The $120 million-borrowing reportedly satisfied any two or more of the following conditions: that it was either given under duress, undercollateralized, spent for other purposes, endorsed by senior government officials, used by persons associated with Marcos, and/or bankrolled programs or projects that were not deemed feasible.
To settle the case, Landoil entered into a compromise agreement with the Presidential Commission on Good Government (PCGG) in 1988.
Under the compromise, de Venecia agreed to transfer 45 percent of Landoil shares to the PCGG and the company’s claim against a foreign insurance company that agreed to cover its losses arising from non-payment for its Middle East projects.

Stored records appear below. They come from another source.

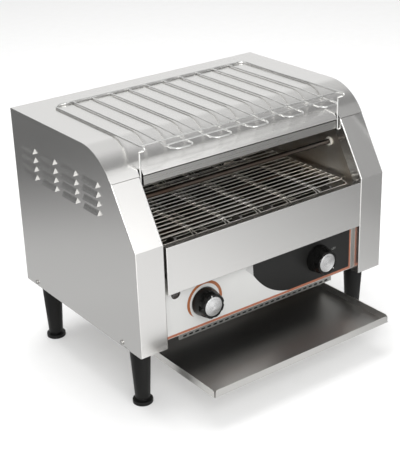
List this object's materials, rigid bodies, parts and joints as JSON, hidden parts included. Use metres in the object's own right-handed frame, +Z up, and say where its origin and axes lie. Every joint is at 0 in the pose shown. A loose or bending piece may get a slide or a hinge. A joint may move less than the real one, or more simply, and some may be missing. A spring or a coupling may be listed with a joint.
{
  "type": "conveyor toaster",
  "caption": "Countertop conveyor toaster with a wire belt, louvred sides, two dials, a hinged wire loading rack, a pull-out toast tray and tall legs.",
  "frame": {"origin": "on the floor, under the middle of the whole part with its tray at the working place", "axes": "+X to the right as seen from the front, -Y to the front, +Z up"},
  "size_m": [0.476, 0.43, 0.3912],
  "materials": {
    "shell_steel": "brushed",
    "chamber_steel": "brushed, lightly heat tinted",
    "tray_steel": "brushed",
    "rack_wire": "bright",
    "belt_wire": "drawn wire",
    "overlay_film": "satin printed film",
    "knob_plastic": "fine matt",
    "spun_disc": "spun",
    "spindle_steel": "turned",
    "sprocket_steel": "cut",
    "bushing_bronze": "turned",
    "unit_plastic": "moulded",
    "lamp_lens": "clear moulded",
    "heater_tube": "heat darkened",
    "ceramic": "unglazed",
    "motor_paint": "semi-gloss",
    "terminal_plastic": "moulded",
    "gland_plastic": "moulded",
    "leg_plastic": "moulded",
    "foot_rubber": "moulded",
    "screw_steel": "plated"
  },
  "bodies": {
    "housing": {"side_panel_left": "shell_steel", "side_panel_right": "shell_steel", "top_cover": "shell_steel", "rear_panel": "shell_steel", "base_plate": "shell_steel", "vent_rail": "shell_steel", "partition": "chamber_steel", "front_panel": "shell_steel", "control_panel": "shell_steel", "control_overlay": "overlay_film", "speed_regulator": "unit_plastic", "heat_selector": "unit_plastic", "indicator_lamp": "lamp_lens", "conveyor_belt": "belt_wire", "chamber_wall_left": "chamber_steel", "chamber_wall_right": "chamber_steel", "upper_reflector": "chamber_steel", "lower_reflector": "chamber_steel", "hood_lip": "chamber_steel", "upper_heaters": "heater_tube", "lower_heaters": "heater_tube", "heater_insulators": "ceramic", "belt_rail_left": "chamber_steel", "belt_rail_right": "chamber_steel", "idler_bushings": "bushing_bronze", "drive_bushings": "bushing_bronze", "drive_chain": "sprocket_steel", "gear_motor": "motor_paint", "return_chute": "chamber_steel", "terminal_block": "terminal_plastic", "cable_gland": "gland_plastic", "tray_runner_left": "chamber_steel", "tray_runner_right": "chamber_steel", "leg_front_left": "leg_plastic", "leg_front_right": "leg_plastic", "leg_rear_left": "leg_plastic", "leg_rear_right": "leg_plastic", "leg_screws": "screw_steel", "side_screws": "screw_steel"},
    "speed_dial": {"speed_knob": "knob_plastic", "speed_knob_disc": "spun_disc", "speed_spindle": "spindle_steel"},
    "heat_dial": {"heat_knob": "knob_plastic", "heat_knob_disc": "spun_disc", "heat_spindle": "spindle_steel"},
    "drive_line": {"drive_shaft": "spindle_steel", "drive_sprockets": "sprocket_steel", "driven_sprocket": "sprocket_steel"},
    "idler_line": {"idler_shaft": "spindle_steel", "idler_sprockets": "sprocket_steel"},
    "motor_wheel": {"motor_sprocket": "sprocket_steel"},
    "tray": {"toast_tray": "tray_steel"},
    "rack": {"wire_rack": "rack_wire"},
    "front_left_foot": {"foot_front_left": "foot_rubber"},
    "front_right_foot": {"foot_front_right": "foot_rubber"},
    "rear_left_foot": {"foot_rear_left": "foot_rubber"},
    "rear_right_foot": {"foot_rear_right": "foot_rubber"}
  },
  "joints": [
    {"name": "speed_turn", "type": "hinge", "parent": "housing", "child": "speed_dial", "pos_m": [-0.111, -0.13, 0.1425], "axis": [0, 1, 0], "range_deg": [0, 270]},
    {"name": "heat_turn", "type": "hinge", "parent": "housing", "child": "heat_dial", "pos_m": [0.111, -0.13, 0.1425], "axis": [0, 1, 0], "range_deg": [0, 270]},
    {"name": "drive_turn", "type": "hinge", "parent": "housing", "child": "drive_line", "pos_m": [0, 0.132, 0.23632], "axis": [-1, 0, 0], "continuous": true},
    {"name": "idler_turn", "type": "hinge", "parent": "housing", "child": "idler_line", "pos_m": [0, -0.096, 0.23632], "axis": [-1, 0, 0], "continuous": true},
    {"name": "motor_turn", "type": "hinge", "parent": "housing", "child": "motor_wheel", "pos_m": [0, 0.132, 0.1483], "axis": [-1, 0, 0], "continuous": true},
    {"name": "tray_slide", "type": "slide", "parent": "housing", "child": "tray", "axis": [0, -1, 0], "range_m": [0, 0.24]},
    {"name": "rack_swing", "type": "hinge", "parent": "housing", "child": "rack", "pos_m": [0, -0.0764, 0.328], "axis": [1, 0, 0], "range_deg": [0, 165]},
    {"name": "front_left_foot_screw", "type": "slide", "parent": "housing", "child": "front_left_foot", "axis": [0, 0, -1], "range_m": [0, 0.01]},
    {"name": "front_right_foot_screw", "type": "slide", "parent": "housing", "child": "front_right_foot", "axis": [0, 0, -1], "range_m": [0, 0.01]},
    {"name": "rear_left_foot_screw", "type": "slide", "parent": "housing", "child": "rear_left_foot", "axis": [0, 0, -1], "range_m": [0, 0.01]},
    {"name": "rear_right_foot_screw", "type": "slide", "parent": "housing", "child": "rear_right_foot", "axis": [0, 0, -1], "range_m": [0, 0.01]}
  ],
  "couplings": [
    {"joint": "motor_turn", "follows": "drive_turn", "ratio": 1},
    {"joint": "idler_turn", "follows": "drive_turn", "ratio": 1}
  ]
}
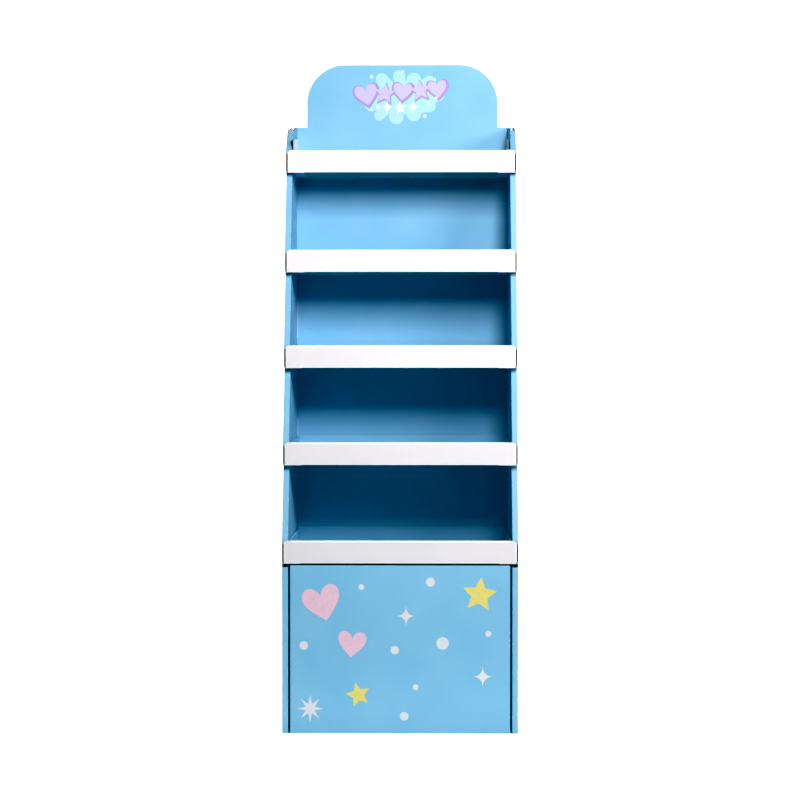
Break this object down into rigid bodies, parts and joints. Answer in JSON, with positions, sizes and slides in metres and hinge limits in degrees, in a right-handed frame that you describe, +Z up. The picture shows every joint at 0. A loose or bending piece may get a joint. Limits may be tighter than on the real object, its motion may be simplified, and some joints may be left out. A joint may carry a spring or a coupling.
{
  "type": "cardboard display stand",
  "caption": "Tall free-standing display stand folded from corrugated board, with stepped open shelves that have white lips, a rounded header card and a printed plinth.",
  "frame": {"origin": "middle of the overall footprint, on the floor", "axes": "+Z up, the open front faces -Y, +X to the right when looking at the front"},
  "size_m": [0.6, 0.4, 1.7465],
  "materials": {
    "printed_board": "litho-printed light blue corrugated board with a gloss varnish",
    "white_board": "white coated corrugated board, satin",
    "kraft_board": "unprinted brown kraft corrugated board, matt"
  },
  "bodies": {
    "root": {"left_side_wall": "printed_board", "right_side_wall": "printed_board", "back_panel": "printed_board", "header_card": "printed_board", "plinth_box": "printed_board", "shelf_tray_1": "printed_board", "shelf_tray_2": "printed_board", "shelf_tray_3": "printed_board", "shelf_tray_4": "printed_board", "shelf_tray_5": "white_board", "shelf_lip_1": "white_board", "shelf_lip_2": "white_board", "shelf_lip_3": "white_board", "shelf_lip_4": "white_board", "shelf_lip_5": "white_board", "plinth_divider_long": "kraft_board", "plinth_divider_left": "kraft_board", "plinth_divider_right": "kraft_board"}
  },
  "joints": []
}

As of late 2007, a blogger familiar with the matter said that only P13 million has been reportedly received by the PCGG even as Landoil has allegedly received payments from its insurer. (Landoil reportedly demanded $700 million in compensation but it supposedly reached a settlement with its insurer.)
From the Erratum Dept.
On page 138, it says that To control inflation, de Venecia proposed a solution: reduce the reserve requirements for banks.

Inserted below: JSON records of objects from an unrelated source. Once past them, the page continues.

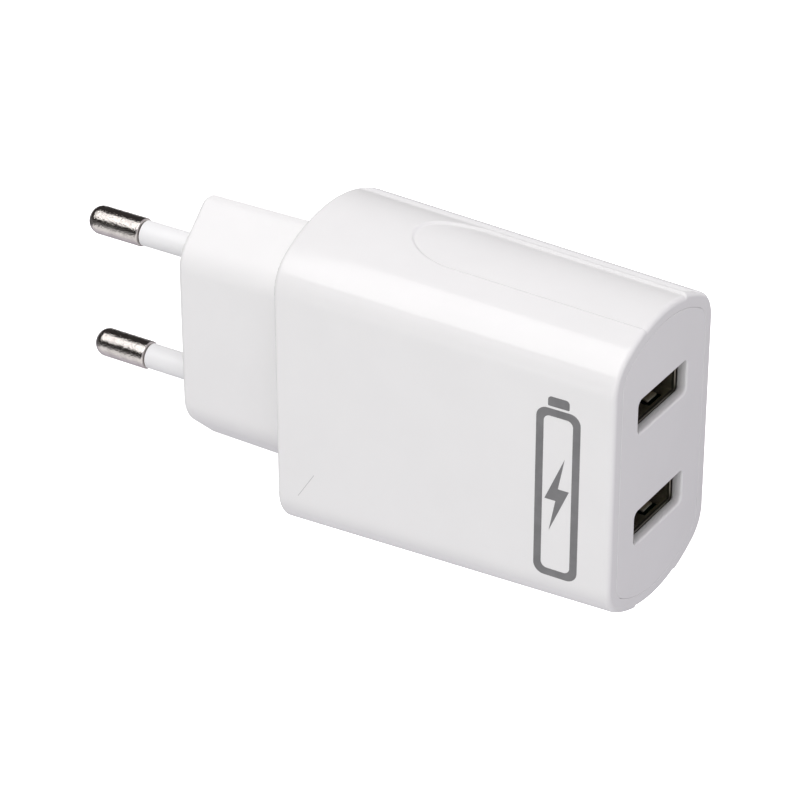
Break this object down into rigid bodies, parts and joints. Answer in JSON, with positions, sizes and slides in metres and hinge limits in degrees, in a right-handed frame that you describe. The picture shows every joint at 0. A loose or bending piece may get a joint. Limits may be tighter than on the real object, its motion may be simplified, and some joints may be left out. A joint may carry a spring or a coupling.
{
  "type": "usb wall charger",
  "caption": "White plug-in USB power adapter with a flat European two-pin plug base and USB-A sockets side by side in the far end.",
  "frame": {"origin": "middle of the plug base's end face, between the pins, where it meets the wall socket", "axes": "+X from the wall to the USB face, +Z from the lower pin to the upper pin, Y is the thickness"},
  "size_m": [0.0878, 0.027, 0.0452],
  "materials": {
    "gloss_white_abs": "glossy moulded ABS",
    "face_white_abs": "satin moulded ABS",
    "satin_white_abs": "satin moulded ABS",
    "pin_insulation": "matte moulded insulation",
    "nickel_plate": "nickel-plated brass, fine grain",
    "sprung_brass": "bright",
    "socket_steel": "plated steel sheet",
    "black_plastic": "moulded",
    "ferrite": "sintered, dark grey",
    "capacitor_can": "shrink sleeve",
    "circuit_board": "green solder mask",
    "winding_tape": "yellow tape",
    "blue_coating": "dipped epoxy",
    "beige_coating": "dipped coating",
    "clear_film": "translucent film"
  },
  "bodies": {
    "root": {"housing_sleeve": "gloss_white_abs", "usb_face_plate": "face_white_abs", "plug_base": "satin_white_abs", "pin_upper": "nickel_plate", "pin_sleeve_upper": "pin_insulation", "pin_clip_upper": "sprung_brass", "usb_shell_upper": "socket_steel", "usb_insulator_upper": "black_plastic", "usb_contact_upper_1": "sprung_brass", "usb_contact_upper_2": "sprung_brass", "usb_contact_upper_3": "sprung_brass", "usb_contact_upper_4": "sprung_brass", "transformer_core_upper": "ferrite", "input_capacitor_upper": "capacitor_can", "output_capacitor_upper": "capacitor_can", "pin_lower": "nickel_plate", "pin_sleeve_lower": "pin_insulation", "pin_clip_lower": "sprung_brass", "usb_shell_lower": "socket_steel", "usb_insulator_lower": "black_plastic", "usb_contact_lower_1": "sprung_brass", "usb_contact_lower_2": "sprung_brass", "usb_contact_lower_3": "sprung_brass", "usb_contact_lower_4": "sprung_brass", "transformer_core_lower": "ferrite", "input_capacitor_lower": "capacitor_can", "output_capacitor_lower": "capacitor_can", "main_board": "circuit_board", "transformer_bobbin": "black_plastic", "transformer_winding": "winding_tape", "output_capacitor_middle": "capacitor_can", "safety_capacitor": "blue_coating", "fuse_resistor": "beige_coating", "input_choke": "ferrite", "bridge_rectifier": "black_plastic", "controller_ic": "black_plastic", "rectifier_diode": "black_plastic", "usb_charge_ic": "black_plastic", "insulating_sheet": "clear_film"}
  },
  "joints": []
}
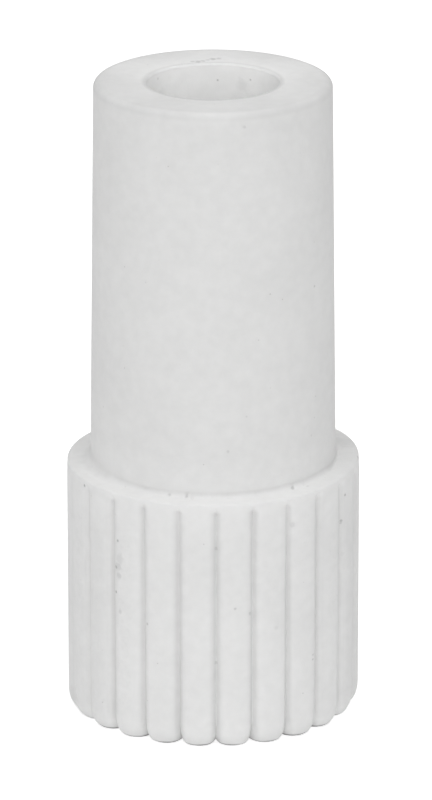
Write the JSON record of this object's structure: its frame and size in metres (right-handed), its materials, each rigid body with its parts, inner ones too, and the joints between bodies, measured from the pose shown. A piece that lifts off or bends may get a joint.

A professor at the Asian Institute of Management and an expert at the Asian Development Bank have been consulted about this point and they both agree: the proposal is wrong.
It either should have been corrected and/or edited.
Cutting bank’s reserve requirements — the amount of cash it stores in the vaults of the BSP — will increase the money supply in the financial system. A higher money supply in the system leads to increased inflation, the very thing that de Venecia’s proposal intended to reduce.